Nearing the end of the book, one particularly cranky research scientist, who has been warning for decades about the severity of the coming climate catastrophe, finds himself afflicted with a metastasizing cancer that has escaped treatment because his own role in forcing climate legislation through Congress in one of the most dysfunctional moments in American government history means that he has no time to set aside for the medical procedures that will prolong his life. But he does have a final opportunity to share with a friend his feelings about his wife's death from cancer some twenty years earlier.
"'When I lost my wife,' said Tony, 'I decided that grief is actually always there. It's like it lives in you, dormant. Until somebody goes. And that person dying, it just wakes you up to it. Makes you aware of it. But it's always been there (page 830).'"

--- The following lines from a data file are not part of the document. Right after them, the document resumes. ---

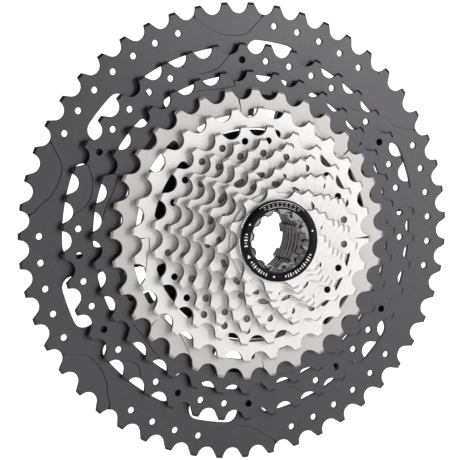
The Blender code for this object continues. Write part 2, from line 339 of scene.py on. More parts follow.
class Graph:
    """The shader graph of one finish."""

    def __init__(self, name: str) -> None:
        """Starts a material with a Principled shader."""
        self.material = bpy.data.materials.new(name)
        self.material.use_nodes = True
        self.tree = self.material.node_tree
        self.shader = self.tree.nodes["Principled BSDF"]

    def node(self, kind: str, settings: dict | None = None,
             sockets: dict | None = None) -> bpy.types.Node:
        """Adds a node.

        Args:
            kind: The node's type, without its ShaderNode prefix.
            settings: Its settings.
            sockets: Values or wires of its inputs, by identifier.

        Returns:
            The node.
        """
        made = self.tree.nodes.new("ShaderNode" + kind)
        for key, value in (settings or {}).items():
            setattr(made, key, value)
        for key, value in (sockets or {}).items():
            self.plug(made, key, value)
        return made

    def plug(self, node: bpy.types.Node, key: str, value: object) -> None:
        """Gives one input a wire, a colour or a number."""
        socket = next(s for s in node.inputs if key in (s.identifier, s.name))
        if isinstance(value, Wire):
            self.tree.links.new(value.socket, socket)
        elif isinstance(value, tuple) and len(value) < len(socket.default_value):
            socket.default_value = (*value, 1)
        else:
            socket.default_value = value

    def out(self, node: bpy.types.Node, key: str | int = 0) -> Wire:
        """One output of a node."""
        return Wire(self, node.outputs[key])

    def math(self, operation: str, first: "Wire | float", second: "Wire | float" = 0.0) -> Wire:
        """A Math node's result."""
        made = self.node("Math", {"operation": operation})
        for socket, value in zip(made.inputs, (first, second)):
            self.plug(made, socket.identifier, value)
        return self.out(made)

    def place(self) -> Wire:
        """Object coordinates."""
        return self.out(self.node("TexCoord"), "Object")

    def wall(self) -> Wire:
        """The share of cut wall in a face, which mixes in the finish's wall colour: painted shade
        on the sprockets.
        """
        return self.out(self.node("Attribute", {"attribute_name": "wall"}), "Fac")

    def noise(self, size: float, detail: float = 2.0, rough: float = 0.5) -> Wire:
        """Noise from 0 to 1 with grains of a size in metres."""
        return self.out(self.node("TexNoise", None, {
            "Vector": self.place(), "Scale": 1 / size, "Detail": detail, "Roughness": rough}))

    def rings(self, width: float) -> Wire:
        """Turning marks: noise that depends only on the distance from the axle and along it."""
        split = self.node("SeparateXYZ", None, {"Vector": self.place()})
        x, y, z = (self.out(split, k) for k in range(3))
        away = self.math("SQRT", x * x + z * z)
        return self.out(self.node("TexNoise", {"noise_dimensions": "1D"}, {
            "W": (away + y * 0.9) / width, "Scale": 1.0, "Detail": 3.0}))

    def mix(self, share: "Wire | float", first: "Wire | Colour", second: "Wire | Colour",
            blend: str = "MIX") -> Wire:
        """A mix of two colours."""
        made = self.node("Mix", {"data_type": "RGBA", "blend_type": blend}, {
            "Factor_Float": share, "A_Color": first, "B_Color": second})
        return self.out(made, 2)

    def bump(self, height: Wire, distance: float, strength: float = 1.0) -> Wire:
        """A normal from a height map whose full scale is a distance in metres."""
        return self.out(self.node("Bump", None, {
            "Height": height, "Distance": distance, "Strength": strength}))

    def dress(self, **sockets: object) -> bpy.types.Material:
        """Plugs the shader's inputs, named with underscores for spaces; returns the material."""
        for key, value in sockets.items():
            self.plug(self.shader, key.replace("_", " "), value)
        return self.material


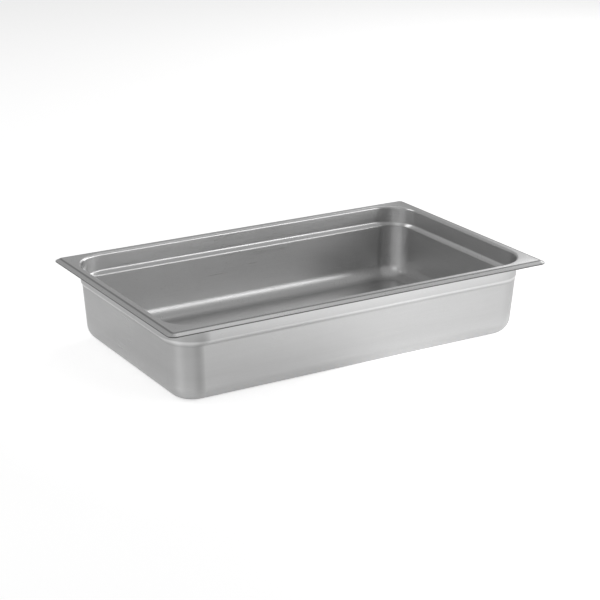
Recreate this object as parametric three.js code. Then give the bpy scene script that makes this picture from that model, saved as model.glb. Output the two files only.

That moment comes just over 50 pages from the end. But it suddenly felt to me that I was hearing the author, Stephen Markley, expressing his own feelings through Tony. Feeling grief. Endless grief encountered in the course of writing this book and knowing how much suffering of all kinds lay ahead.
But here's the thing, in Markley's book the activists never give up. And they are, by and large generous and stalwart and, most importantly, strategically and tactically agile. In The Deluge the struggle between the people and the power may take an unfamiliar form, but don't be deceived. The struggle for climate justice and more is the same old struggle. And the future always hangs in the balance.